WHAT THE TASK ASKS:
Check every line below for the string "before", and copy the lines that contain it.

SOURCE DATA:
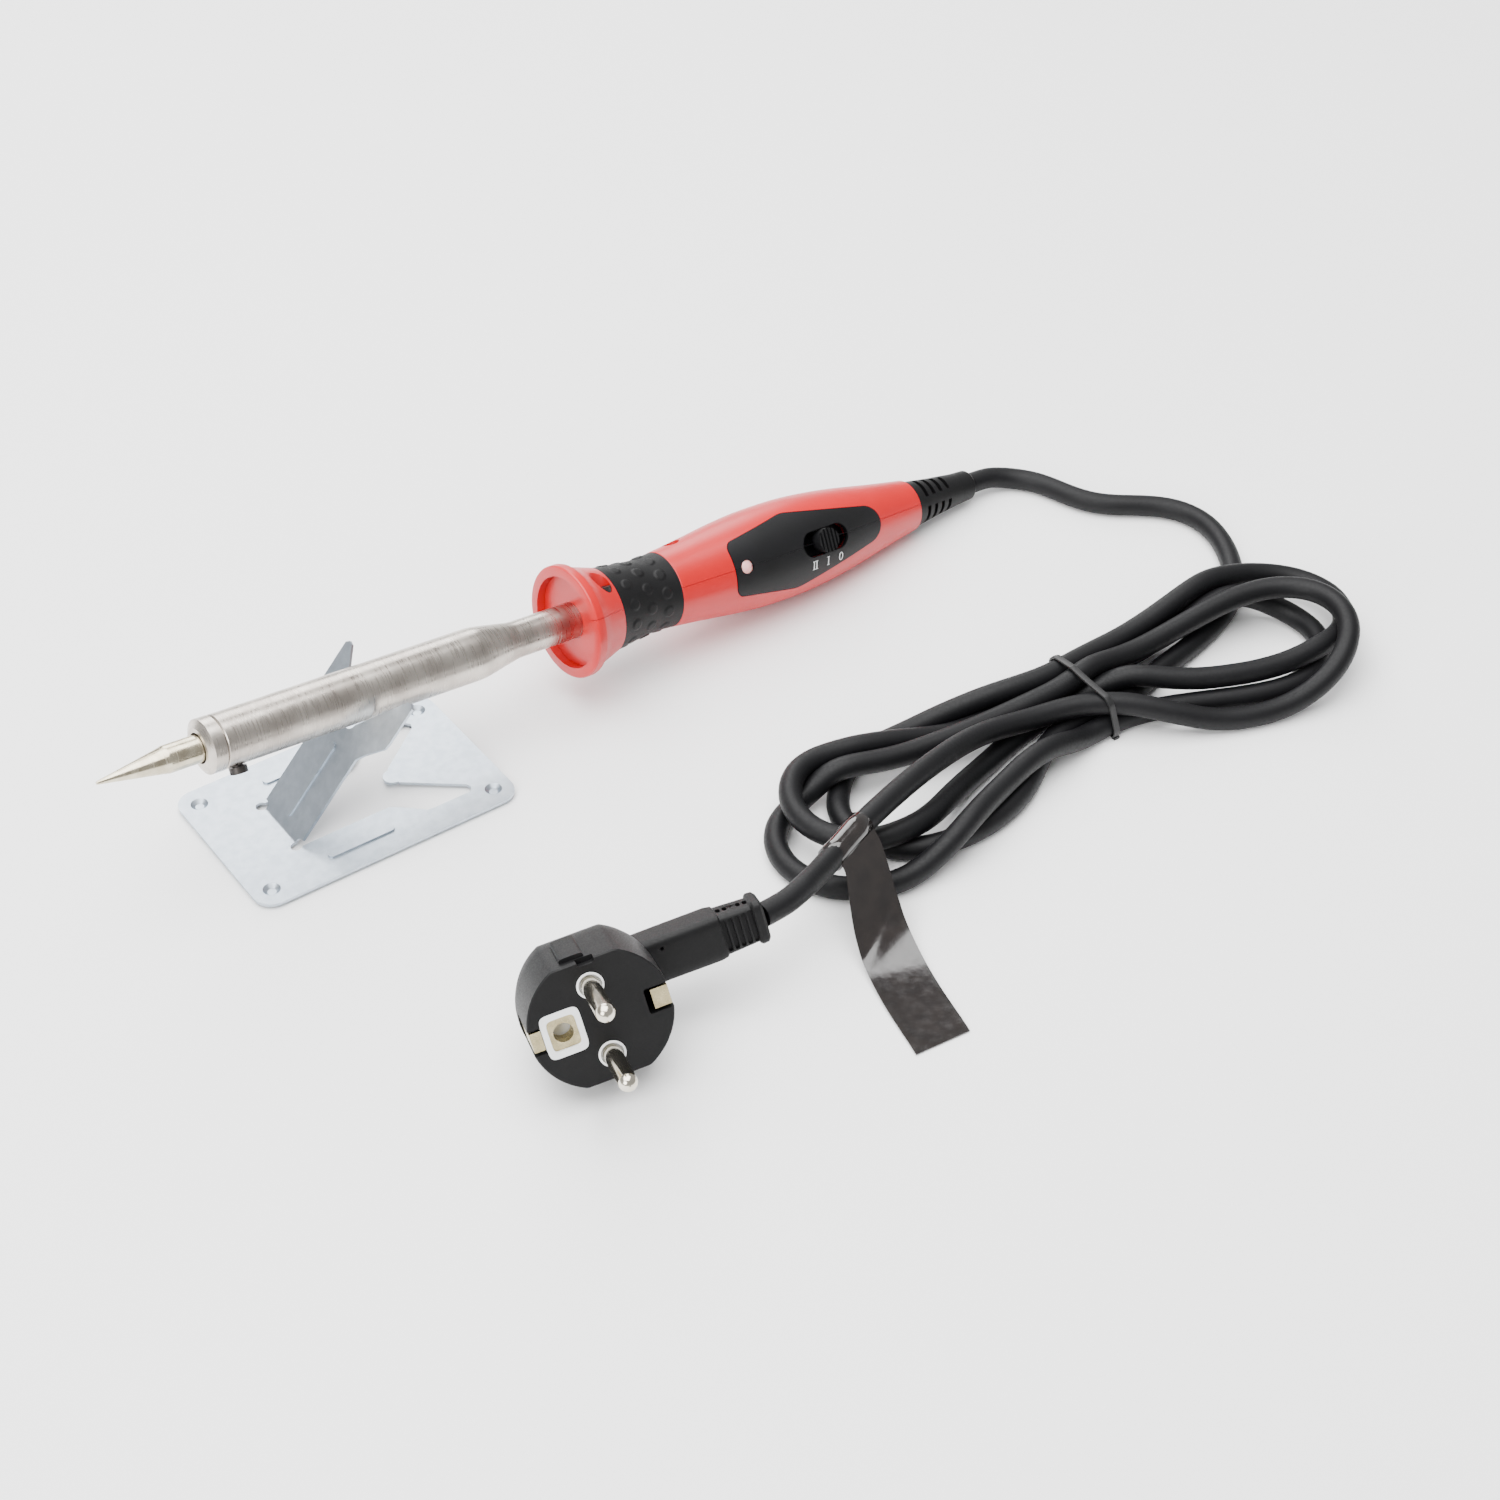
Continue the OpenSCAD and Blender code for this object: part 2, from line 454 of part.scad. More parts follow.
// a film flag: a loop round the cord, and a tail that turns square to the table as it runs down onto it
tag_w = 16;
tag_at = [-138, -119.6, 20.2];
tag_t = 0.35;
tag_r = cord_r + 0.5;
TAG_TAIL = [[1.5, -3.65, -0.8, 22], [1, -7, -2.8, 19], [-0.8, -12, -7.2, 12], [-3, -19, -14, 5], [-5.5, -28, -18, -2],
    [-8.5, -40, -19.4, -5], [-12, -57, -19.7, -5]];
tag_slope = -2;
module cord_tag() color("#2e2926") translate(desk + tag_at) {
    rotate([0, 0, 22]) rotate([0, tag_slope, 0]) rotate([90, 0, 90]) linear_extrude(tag_w, center = true)
        difference() {
            circle(r = tag_r + tag_t, $fn = 48);
            circle(r = tag_r, $fn = 48);
        }
    n = len(TAG_TAIL);
    rows = [for (k = [0, tag_t]) for (p = TAG_TAIL) for (e = [-1, 1])
        [p[0] + e * cos(p[3]) * tag_w / 2, p[1] + e * sin(p[3]) * tag_w / 2, p[2] - k]];
    faces = [for (i = [0 : n - 2]) for (q = [[2 * i, 2 * i + 1, 2 * i + 3, 2 * i + 2]])
        each [q, [for (k = [3 : -1 : 0]) q[k] + 2 * n]]];
    edge = concat([for (i = [0 : n - 1]) 2 * i], [for (i = [n - 1 : -1 : 0]) 2 * i + 1]);
    rim = [for (i = [0 : len(edge) - 1]) let (a = edge[i], b = edge[(i + 1) % len(edge)]) [b, a, a + 2 * n, b + 2 * n]];
    quads = concat(faces, rim);
    polyhedron(points = rows, faces = [for (q = quads) each [[q[2], q[1], q[0]], [q[3], q[2], q[0]]]]);
}

// ---- plug: X along its cable, Y across both pins, Z from the face into the body ----
module plug_disc(r, flat, h) linear_extrude(h) intersection() {
    circle(r = r, $fn = 96);
    square([2 * r + 2, 2 * flat], center = true);
}
module plug_body() color("#1e1e1e") on_plug() difference() {
    union() {
        plug_disc(18.1, 16.2, 14);
        translate([0, 0, 14]) hull() {
            plug_disc(18.1, 16.2, 0.01);
            translate([0, 0, 6]) plug_disc(17, 15.2, 0.01);
            translate([0, 0, 14]) plug_disc(12, 11, 0.01);
        }
        translate([10, -6.2, neck_z - 5.2]) cube([relief_x - 21, 12.4, 10.4]);
        translate([relief_x - 11, 0, neck_z]) rotate([0, 90, 0]) linear_extrude(10, scale = 0.92)
            square([8.6, 10.8], center = true);
        translate([relief_x - 2.4, 0, neck_z]) rotate([0, 90, 0]) linear_extrude(2.4)
            offset(r = 1.5, $fn = 32) square([7.4, 8.6], center = true);
        translate([30, 0, neck_z]) rotate([0, 90, 0]) cylinder(h = relief_x - 30, r = 4, $fn = 48);
    }
    // pins, earth contact, clips, cord and the relief's cross slots
    for (k = [-1, 1]) translate([0, k * pin_gap / 2, -1]) cylinder(h = 11, d = pin_d + 2.1, $fn = 48);
    translate([-14.6, -6, -1]) cube([10.2, 12, 8]);
    for (k = [-1, 1]) translate([k * 15 - 3.4, -3.4, -1]) cube([6.8, 6.8, 13]);
    translate([relief_x - 14, 0, neck_z]) rotate([0, 90, 0]) cylinder(h = 20, r = cord_r + 0.01, $fn = 48);
    for (i = [0 : 3]) for (k = [-1, 1]) {
        translate([relief_x - 10.6 + 2.1 * i, k * 6 - 1.6, neck_z - 3]) cube([1.1, 3.2, 6]);
        translate([relief_x - 10.6 + 2.1 * i, -3, neck_z + k * 4.6 - 0.9]) cube([1.1, 6, 1.8]);
    }
}
module plug_pins() color("silver") on_plug() for (k = [-1, 1]) translate([0, k * pin_gap / 2, 0]) {
    translate([0, 0, pin_d / 2 - pin_l]) cylinder(h = pin_l - pin_d / 2 - 0.35, d = pin_d, $fn = 64);
    translate([0, 0, -0.4]) cylinder(h = 10.3, d = pin_d - 0.8, $fn = 64);
    translate([0, 0, pin_d / 2 - pin_l]) sphere(d = pin_d, $fn = 64);
}
module plug_collars() color("white") on_plug() {
    for (k = [-1, 1]) translate([0, k * pin_gap / 2, -0.3]) difference() {
        cylinder(h = 10.2, d = pin_d + 2.06, $fn = 64);
        translate([0, 0, -1]) cylinder(h = 13, d = pin_d - 0.78, $fn = 64);
    }
    difference() {
        translate([-14.58, -5.98, 0]) cube([10.16, 11.96, 6.9]);
        translate([-13.1, -4.2, -1]) cube([7.2, 8.4, 6]);
    }
}
module earth_contact() color("gold") on_plug() difference() {
    union() {
        translate([-13.05, -4.1, 0.6]) cube([7.1, 8.2, 0.7]);
        translate([-9.5, 0, 0.6]) cylinder(h = 4.2, r = 3.1, $fn = 48);
    }
    translate([-9.5, 0, -1]) cylinder(h = 7, r = 2.5, $fn = 48);
}
module earth_clips() color("gold") on_plug() for (k = [-1, 1]) {
    translate([k * 17.2 - 0.35, -2.6, 0.4]) cube([0.7, 5.2, 11.58]);
    translate([k > 0 ? 13.2 : -17.5, -2.6, 0.4]) cube([k > 0 ? 4.3 : 2.8, 5.2, 0.7]);
}

stand_sheet();
bit();
bit_collar();
bit_screw();
barrel();
bit_sleeve();
heater_former();
heater_coil();
heater_wrap();
heater_bead();
front_disc();
tube_clamp();
shell_upper();
shell_lower();
shell_screws();
grip_sleeve();
panel_upper();
panel_lower();
pilot_lens();
pilot_lamp();
switch_knob();
switch_body();
diode();
terminal_block();
heater_leads();
earth_lead();
cord_clamp();
clamp_screws();
strain_relief();
cord_inner();
cord_lead();
cord_hank();
cord_tie();
cord_tail();
cord_tag();
plug_body();
plug_pins();
plug_collars();
earth_contact();
earth_clips();
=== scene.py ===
# %% [markdown]
# A soldering iron rests on a bent sheet-metal stand, and its mains cord lies in a tied hank beside it.
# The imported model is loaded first: it fixes every size and place, in metres, with the table at z = 0.
# %% Load the frame
import math
import bpy
import bmesh
import numpy as np
from mathutils import Euler, Matrix, Vector


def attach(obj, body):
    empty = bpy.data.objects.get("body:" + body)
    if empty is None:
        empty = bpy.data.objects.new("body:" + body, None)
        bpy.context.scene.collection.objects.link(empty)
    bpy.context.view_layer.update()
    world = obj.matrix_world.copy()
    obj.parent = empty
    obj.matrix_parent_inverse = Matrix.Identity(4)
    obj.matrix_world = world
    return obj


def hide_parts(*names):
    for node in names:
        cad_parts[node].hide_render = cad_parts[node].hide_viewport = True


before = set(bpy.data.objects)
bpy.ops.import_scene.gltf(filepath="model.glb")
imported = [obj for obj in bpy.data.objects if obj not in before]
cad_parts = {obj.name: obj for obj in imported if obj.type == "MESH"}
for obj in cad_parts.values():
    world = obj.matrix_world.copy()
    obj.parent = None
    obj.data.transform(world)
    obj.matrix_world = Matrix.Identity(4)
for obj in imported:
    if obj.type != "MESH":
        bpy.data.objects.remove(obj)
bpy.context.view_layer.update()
MM = 0.001

# %% [markdown]
# The camera stands to the front left, above the bit's side of the stand, and looks down at the middle of the layout.
# A 67 mm lens keeps the long iron from looking stretched, and nothing is blurred by depth of field.
# %% Camera
camera = bpy.data.objects.new("camera", bpy.data.cameras.new("camera"))
bpy.context.scene.collection.objects.link(camera)
camera.location = Vector((-320.1, -525.8, 507.2)) * MM
look_at = Vector((23.4, -46.4, 0)) * MM
camera.rotation_euler = (look_at - camera.location).to_track_quat("-Z", "Y").to_euler()
camera.data.lens = 67.2
camera.data.sensor_width = 36
camera.data.clip_start = 0.01
bpy.context.scene.camera = camera
print("camera", round((look_at - camera.location).length, 3), "m from what it looks at")

# %% [markdown]
# The cord is a 6.4 mm rubber lead, 1.56 m long. Its free stretches repeat the CAD route. Between them it runs seven
# times through the tie, and the points below only say which run lies where, and on which layer.
# %% Route of the cord
CORD_R = 3.2 * MM
DESK = np.array([0.14726, 0.01166, 0])
LEAD = DESK + [[0, 0, 0.00541], [0.008, -0.0003, 0.0048], [0.0155, -0.003, 0.0039], [0.021, -0.0088, 0.0034],
    [0.023, -0.0162, 0.0033], [0.0248, -0.0238, 0.0033], [0.0288, -0.0302, 0.0033], [0.035, -0.0346, 0.0033],
    [0.0412, -0.039, 0.0033], [0.0462, -0.0448, 0.0033], [0.0484, -0.0525, 0.0033], [0.0475, -0.0605, 0.0033],
    [0.0445, -0.0685, 0.0033], [0.0395, -0.0768, 0.0033], [0.033, -0.085, 0.0033]]
TAIL = DESK + [[-0.057, -0.102, 0.0105], [-0.070, -0.1005, 0.0125], [-0.082, -0.102, 0.015],
    [-0.094, -0.1055, 0.0175], [-0.106, -0.109, 0.0193], [-0.118, -0.1128, 0.020], [-0.130, -0.1165, 0.020],
    [-0.139, -0.120, 0.0202], [-0.146, -0.1232, 0.0204], [-0.152, -0.1263, 0.0207], [-0.158, -0.1289, 0.0211],
    [-0.165, -0.1309, 0.0214], [-0.1728, -0.1316, 0.0217]]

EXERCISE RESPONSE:
before = set(bpy.data.objects)
imported = [obj for obj in bpy.data.objects if obj not in before]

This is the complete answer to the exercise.